GIVEN TASK ▸
Write out every single entry exactly.

DATASET ENTRIES ▸
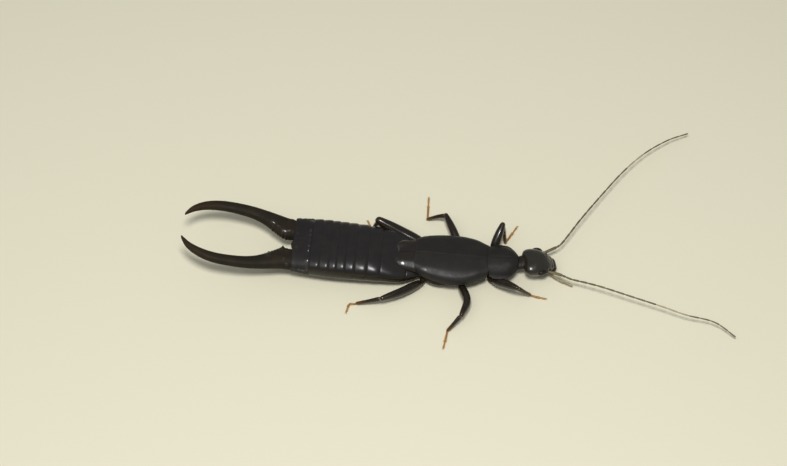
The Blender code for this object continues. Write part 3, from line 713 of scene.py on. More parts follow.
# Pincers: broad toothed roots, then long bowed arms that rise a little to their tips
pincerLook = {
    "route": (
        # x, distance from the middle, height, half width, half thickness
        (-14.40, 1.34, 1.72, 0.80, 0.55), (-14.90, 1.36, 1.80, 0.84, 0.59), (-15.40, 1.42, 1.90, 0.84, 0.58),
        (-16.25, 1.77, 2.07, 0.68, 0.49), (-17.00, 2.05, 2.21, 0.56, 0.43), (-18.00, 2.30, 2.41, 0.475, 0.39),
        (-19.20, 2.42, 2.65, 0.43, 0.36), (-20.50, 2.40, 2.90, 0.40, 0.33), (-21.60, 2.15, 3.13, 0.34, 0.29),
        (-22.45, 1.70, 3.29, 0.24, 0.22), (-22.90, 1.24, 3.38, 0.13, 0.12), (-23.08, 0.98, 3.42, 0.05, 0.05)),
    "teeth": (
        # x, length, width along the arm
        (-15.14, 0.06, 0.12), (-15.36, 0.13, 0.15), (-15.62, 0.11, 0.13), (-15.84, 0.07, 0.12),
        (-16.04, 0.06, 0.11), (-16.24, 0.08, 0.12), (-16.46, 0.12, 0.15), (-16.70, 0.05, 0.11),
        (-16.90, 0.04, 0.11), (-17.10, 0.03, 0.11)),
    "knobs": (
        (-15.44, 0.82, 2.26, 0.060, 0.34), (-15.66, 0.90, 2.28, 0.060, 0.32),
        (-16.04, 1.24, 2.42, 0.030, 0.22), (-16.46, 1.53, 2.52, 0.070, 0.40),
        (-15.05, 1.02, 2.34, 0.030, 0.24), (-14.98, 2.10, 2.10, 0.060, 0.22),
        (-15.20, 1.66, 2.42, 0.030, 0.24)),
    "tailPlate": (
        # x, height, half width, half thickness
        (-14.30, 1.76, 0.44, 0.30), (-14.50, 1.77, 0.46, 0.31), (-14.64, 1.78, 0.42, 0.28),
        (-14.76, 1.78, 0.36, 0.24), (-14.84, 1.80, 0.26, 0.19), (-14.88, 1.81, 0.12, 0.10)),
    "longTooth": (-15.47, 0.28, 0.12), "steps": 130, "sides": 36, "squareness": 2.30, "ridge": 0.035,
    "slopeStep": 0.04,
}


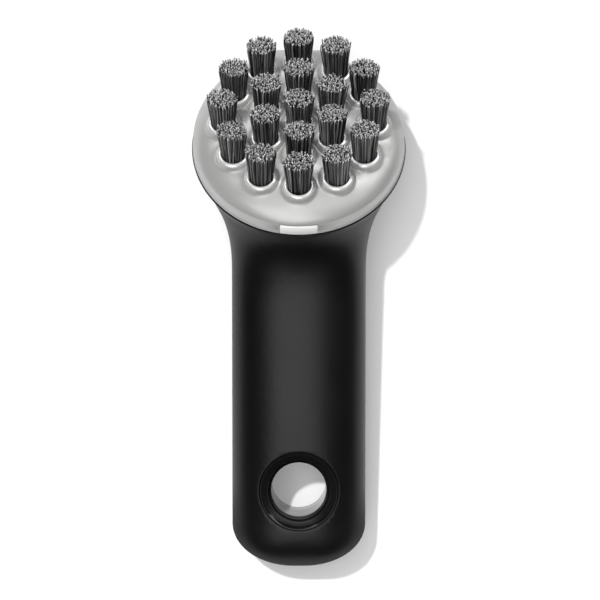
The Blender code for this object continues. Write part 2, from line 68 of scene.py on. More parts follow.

FULL ANSWER ▸
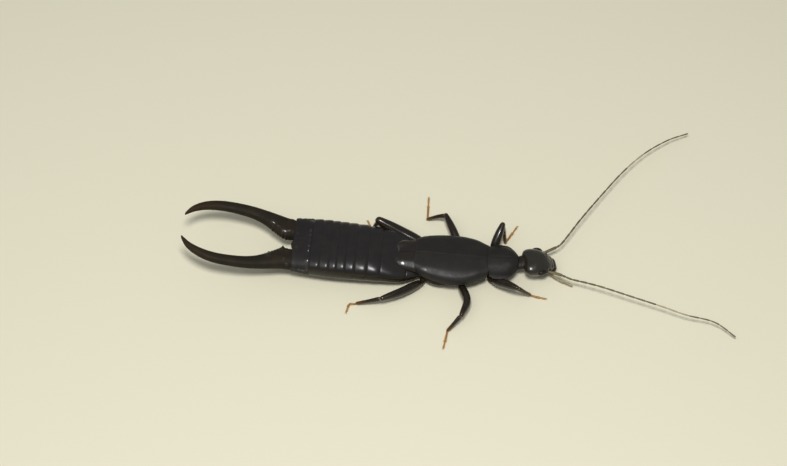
The Blender code for this object continues. Write part 3, from line 713 of scene.py on. More parts follow.
# Pincers: broad toothed roots, then long bowed arms that rise a little to their tips
pincerLook = {
    "route": (
        # x, distance from the middle, height, half width, half thickness
        (-14.40, 1.34, 1.72, 0.80, 0.55), (-14.90, 1.36, 1.80, 0.84, 0.59), (-15.40, 1.42, 1.90, 0.84, 0.58),
        (-16.25, 1.77, 2.07, 0.68, 0.49), (-17.00, 2.05, 2.21, 0.56, 0.43), (-18.00, 2.30, 2.41, 0.475, 0.39),
        (-19.20, 2.42, 2.65, 0.43, 0.36), (-20.50, 2.40, 2.90, 0.40, 0.33), (-21.60, 2.15, 3.13, 0.34, 0.29),
        (-22.45, 1.70, 3.29, 0.24, 0.22), (-22.90, 1.24, 3.38, 0.13, 0.12), (-23.08, 0.98, 3.42, 0.05, 0.05)),
    "teeth": (
        # x, length, width along the arm
        (-15.14, 0.06, 0.12), (-15.36, 0.13, 0.15), (-15.62, 0.11, 0.13), (-15.84, 0.07, 0.12),
        (-16.04, 0.06, 0.11), (-16.24, 0.08, 0.12), (-16.46, 0.12, 0.15), (-16.70, 0.05, 0.11),
        (-16.90, 0.04, 0.11), (-17.10, 0.03, 0.11)),
    "knobs": (
        (-15.44, 0.82, 2.26, 0.060, 0.34), (-15.66, 0.90, 2.28, 0.060, 0.32),
        (-16.04, 1.24, 2.42, 0.030, 0.22), (-16.46, 1.53, 2.52, 0.070, 0.40),
        (-15.05, 1.02, 2.34, 0.030, 0.24), (-14.98, 2.10, 2.10, 0.060, 0.22),
        (-15.20, 1.66, 2.42, 0.030, 0.24)),
    "tailPlate": (
        # x, height, half width, half thickness
        (-14.30, 1.76, 0.44, 0.30), (-14.50, 1.77, 0.46, 0.31), (-14.64, 1.78, 0.42, 0.28),
        (-14.76, 1.78, 0.36, 0.24), (-14.84, 1.80, 0.26, 0.19), (-14.88, 1.81, 0.12, 0.10)),
    "longTooth": (-15.47, 0.28, 0.12), "steps": 130, "sides": 36, "squareness": 2.30, "ridge": 0.035,
    "slopeStep": 0.04,
}


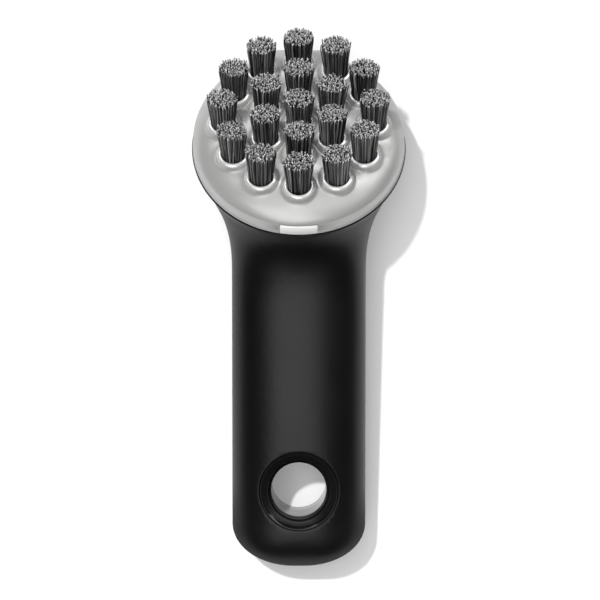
The Blender code for this object continues. Write part 2, from line 68 of scene.py on. More parts follow.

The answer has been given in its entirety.